When a fractional model makes sense

Not every business needs a fractional marketing director. If your marketing challenge is purely executional and the strategy is already strong, then a specialist agency or in-house manager may be enough. Equally, if your business is large, complex, and running multiple divisions, full-time leadership may be the better fit.

But for many SMEs, the middle ground is exactly where the value sits. You need more than a junior generalist. You do not need, or cannot yet justify, a permanent senior hire. You want strategic direction, practical oversight, and measurable progress without overstretching the budget.

That is the sweet spot.

What to look for beyond the headline benefits

Experience matters, but relevance matters more. A good fractional marketing director should understand commercial priorities, not just marketing theory. They should be comfortable working with owners and directors, able to challenge constructively, and practical enough to turn strategy into action.

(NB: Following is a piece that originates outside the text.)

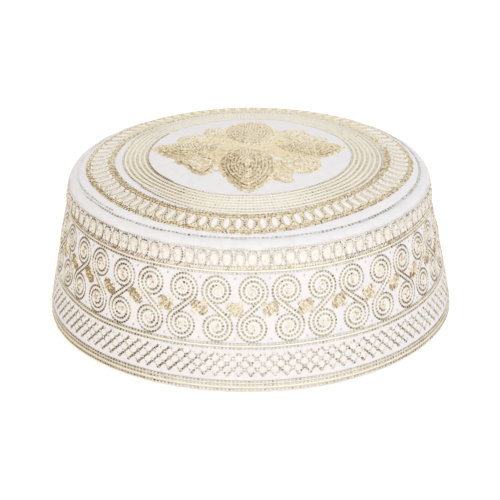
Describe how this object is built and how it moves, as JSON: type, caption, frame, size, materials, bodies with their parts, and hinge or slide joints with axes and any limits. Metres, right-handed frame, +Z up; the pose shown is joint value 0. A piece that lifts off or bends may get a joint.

You also want someone who can operate at both levels: boardroom thinking and hands-on delivery. That hybrid capability is often what turns good advice into measurable growth. Strategy on its own does not move the numbers. Neither does endless activity without direction.

If you are weighing up your options, ask a simple question. Do we need more marketing output, or do we need better marketing decisions? If the answer is the second one, a fractional model is often the smarter move.

The right support should give you clarity, control, and momentum. And for a growing business, that can be the difference between spending more on marketing and actually getting more from it.